## Data block
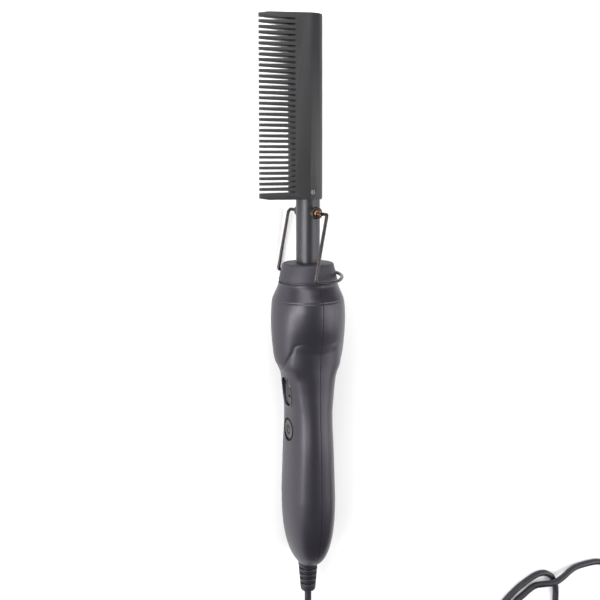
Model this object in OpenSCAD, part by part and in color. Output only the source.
// Electric hot comb with a toothed heated head, a folding wire rest and a two-shell handle.
// The comb is drawn standing: Z runs up the comb from the handle to the head, with zero just
// below the top of the heat collar. -X is the side of the teeth and the buttons, +X is the spine, and -Y
// is the side of the shell seam. laid() then puts it down on the table, resting on the wire
// and on the belly of the grip.

/* [Comb head] */
// Length of the toothed head
head_len = 90.4; // [70:0.1:120]
// Height of the head's lower edge above zero
head_z = 33.2; // [31:0.1:44]
// Radius of the round spine of the head
spine_r = 7.15; // [7:0.05:9]
// Distance from the spine's axis to the tips of the teeth
tip_reach = 25.8; // [20:0.1:34]
// Half the thickness of the teeth at their tips
tip_r = 0.75; // [0.5:0.05:1.2]
// Number of teeth between the two end plates
teeth = 32; // [16:1:40]
// Thickness of one tooth at its tip
tooth_w = 1.4; // [1:0.05:1.6]
// How much thicker a tooth is at its root
tooth_taper = 0.15; // [0.05:0.05:0.3]
// Thickness of the end plate at the top of the head
end_plate = 2.6; // [2:0.05:4]
// Thickness of the end plate at the foot of the head
foot_plate = 3.2; // [2:0.05:4]
// Distance from the spine's axis to the bottom of the slots
slot_root = 9.3; // [8.4:0.1:12]
// Bore of the head for the heater
head_bore_r = 4.7; // [4:0.05:4.8]

/* [Neck] */
// Outer radius of the neck tube
tube_r = 6; // [5.8:0.05:6.1]
// Inner radius of the neck tube
tube_bore_r = 5; // [4.8:0.05:5.2]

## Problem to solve
Return the lines above precisely as they appear, beginning at the first line and ending at the line with "head_bore_r = 4.7; // [4:0.05:4.8]", and nothing after it.

## Full solution
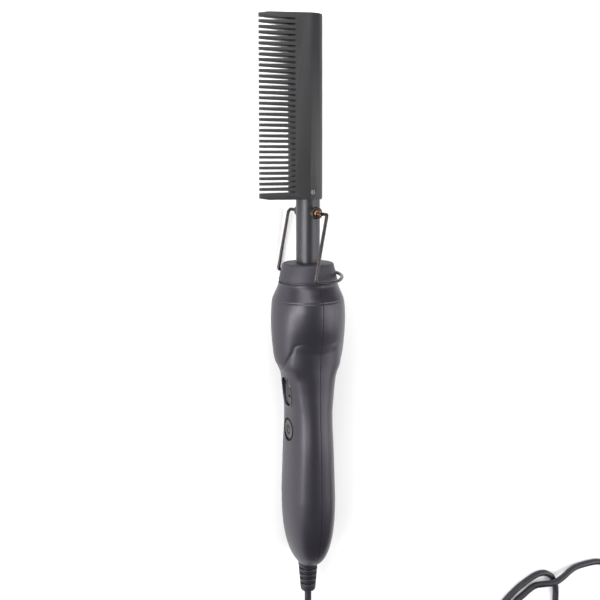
Model this object in OpenSCAD, part by part and in color. Output only the source.
// Electric hot comb with a toothed heated head, a folding wire rest and a two-shell handle.
// The comb is drawn standing: Z runs up the comb from the handle to the head, with zero just
// below the top of the heat collar. -X is the side of the teeth and the buttons, +X is the spine, and -Y
// is the side of the shell seam. laid() then puts it down on the table, resting on the wire
// and on the belly of the grip.

/* [Comb head] */
// Length of the toothed head
head_len = 90.4; // [70:0.1:120]
// Height of the head's lower edge above zero
head_z = 33.2; // [31:0.1:44]
// Radius of the round spine of the head
spine_r = 7.15; // [7:0.05:9]
// Distance from the spine's axis to the tips of the teeth
tip_reach = 25.8; // [20:0.1:34]
// Half the thickness of the teeth at their tips
tip_r = 0.75; // [0.5:0.05:1.2]
// Number of teeth between the two end plates
teeth = 32; // [16:1:40]
// Thickness of one tooth at its tip
tooth_w = 1.4; // [1:0.05:1.6]
// How much thicker a tooth is at its root
tooth_taper = 0.15; // [0.05:0.05:0.3]
// Thickness of the end plate at the top of the head
end_plate = 2.6; // [2:0.05:4]
// Thickness of the end plate at the foot of the head
foot_plate = 3.2; // [2:0.05:4]
// Distance from the spine's axis to the bottom of the slots
slot_root = 9.3; // [8.4:0.1:12]
// Bore of the head for the heater
head_bore_r = 4.7; // [4:0.05:4.8]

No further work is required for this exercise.